At its worst, hidden racism is where assumed prejudices and lazy negative assumptions can cause absolute misery and have terrible consequences. Just look how the police handled the murder of Stephen Lawrence. I was a young press officer at the Home Office when the Macpherson report into how badly the investigation was handled was published. It was a big moment for race relations. That is the moment where Jack Straw, the then Home Secretary, coined the controversial but powerful phrase “institutional racism”.
I was assigned to help look after the Lawrence family that day and I will never forget their quiet dignity but the anger, hurt and pain was etched on their faces. An aunt of Stephen Lawrence said to me: “Imagine if had happened to your brother or son or nephew?”
And that’s the thing. The police didn’t imagine it. They saw a black boy involved in a stabbing and assumed it was gang-related and didn’t take it as seriously as a racist murder. To add final insult to the whole thing, there was a terrible cock-up and lots of people who had given evidence anonymously, because they feared for their safety, had their names and addresses published. It was all a horrible metaphor for how the system had let them down from start to finish.
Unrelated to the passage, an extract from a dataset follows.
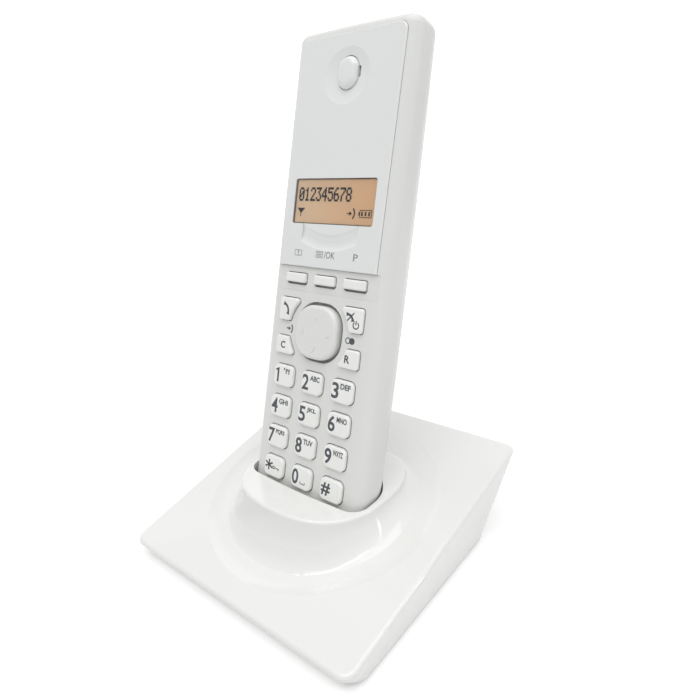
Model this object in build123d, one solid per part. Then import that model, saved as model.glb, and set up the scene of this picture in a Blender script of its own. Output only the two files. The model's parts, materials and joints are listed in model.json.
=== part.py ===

I was with the then Police Minister Paul Boateng, who was also the first black Minister of State, at TV studios near Westminster when the news of the latest gaffe broke. We were so mortified, we couldn’t face the waiting cameras and escaped through the goods entrance of the building, wading through the bins – which seemed somehow fitting for what a mess the whole thing had been.
That was nearly 20 years ago. What has changed? The bitter truth is, not that much. The BAME population is growing and new communities are joining. Some nationalities are doing better like Chinese and Indian and, of course, socio-economic factors and social class play a big part, but the truth is that the colour of your skin or a funny foreign-sounding name still holds you back.
There is hard evidence to show that it stops you getting a job interview and black and brown people are rarely in positions of power and influence. Only a tiny handful of top leaders from the world of politics, media, finance, law and more are ethnic minority. A recent report by Operation Black Vote and the Guardian revealed… cue drumroll… that Britain’s most powerful elite is 97 per cent white. While that is not really a huge jaw-hitting-floor moment, it is a pretty stark statistic for a country which prides itself on racial equality.
We all know this is true. When you look around where the power in society lies – from our boardrooms and newsrooms to the Cabinet room – you are more likely to see a black or Asian person pouring the tea than being at the table.
The Labour Shadow Minister for Equalities, Dawn Butler, was mistaken for a cleaner in Parliament. Black and brown actors say it’s easier to move to the States than to get ahead in Britain, where stars of stage and screen are mostly white and increasingly middle-class.
I applaud the Prime Minister’s initiative to get more data on racial inequality but at some point you need to take action – you need to lead by example. How many of Mrs May’s senior advisers are from ethnic minority backgrounds? I know from my own experience in the Labour party that it was woeful. There were so few senior brown women in politics that a security guard in Parliament thought I was Baroness Sayeeda Warsi. I don’t know who that’s worse for.
Having more diversity – gender, race, class, sexual orientation, regional, age, experience – in the room where the big decisions are being taken isn’t just the right thing to do, it makes business sense and stops group-think, which can be dangerous.
If you need any hard evidence on why diversity can help you avoid a massive car crash, just look at the latest Dove campaign, which basically suggested that if you used enough of their lovely creamy soap, a nice black lady could magically transform into a nice white lady.
Beyond cringe. P45 for the chief marketing officer. Surely, we can do better than that in this day and age?